Policing minister Chris Philp said the Conservative leader “regrets deeply not having attended that event”.

“But he's recognised that, he's apologised, and I think we'll see him bouncing around the campaign trail this week,” the minister told Sky News.

“And I'm sure he'll be talking to journalists whenever they want to ask him some questions,” he added, after the Prime Minister largely avoided media scrutiny over the weekend. 

After his campaign visit, the BBC was to broadcast a Panorama election special with Mr Sunak submitting to a grilling by Nick Robinson at 8pm. 

Asked how he personally felt about what happened in Normandy, when Mr Sunak skipped an event with international leaders to record a campaign interview with ITV, Mr Philp said: “Well, I was surprised and disappointed.

“But he apologised, and I think if you look at his track record, looking after veterans and funding the armed services, he has got a good track record, a track record that he can be proud of, a track record the party can be proud of, and a track record the country can be proud of.”

Mr Sunak’s D-Day decision has been seized upon by Mr Farage but speaking on LBC, Mr Philp said the attack on his leader’s patriotism was “deeply unfair” and “inaccurate”.

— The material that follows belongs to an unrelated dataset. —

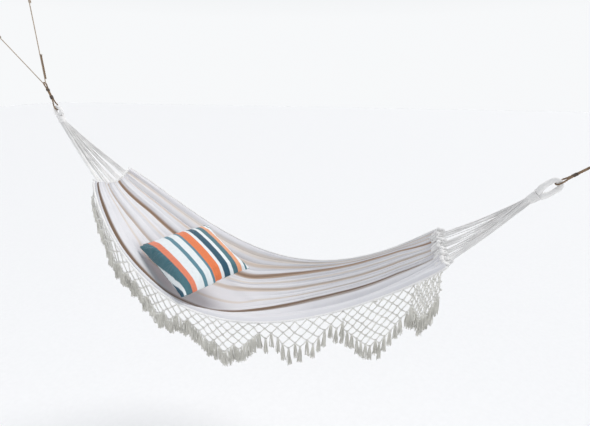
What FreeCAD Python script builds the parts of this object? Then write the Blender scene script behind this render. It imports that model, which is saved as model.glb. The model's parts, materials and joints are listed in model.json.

However, according to former home secretary Suella Braverman, the hard-right Reform leader is welcome to return to the Conservative Party.

She told The Times that the Tories were a “broad church”, and should not exclude anyone who wants “Conservatives to get elected”.

Mr Philp, however, insisted that a vote for Reform UK amounted to a vote for Labour.

“We believe in lower taxes as well. And the only way to get realistically, to get lower immigration and lower taxes, is to vote Conservative,” he said.

The Home Office minister was promoting a new Conservative campaign pledge to recruit 8,000 more neighbourhood police officers.

He insisted that crime overall was going down, except in London, when pressed on whether people feel safer now than 14 years ago.

But he said on ITV’s Good Morning Britain that “an incident, a knife crime incident, gets sort of magnified across social media in a way that wasn’t the case even five years ago, certainly 10 years ago”.

The £810 million annual cost of the police recruitment drive would be funded by hiking visa fees and removing a discount for foreign students on the NHS health surcharge - although the Tories are also committed to slashing immigration.

For Labour, shadow home secretary Yvette Cooper accused the Tories of “yet another empty promise”, stressing they had cut 10,000 neighbourhood police and that 90 per cent of crimes are going unsolved.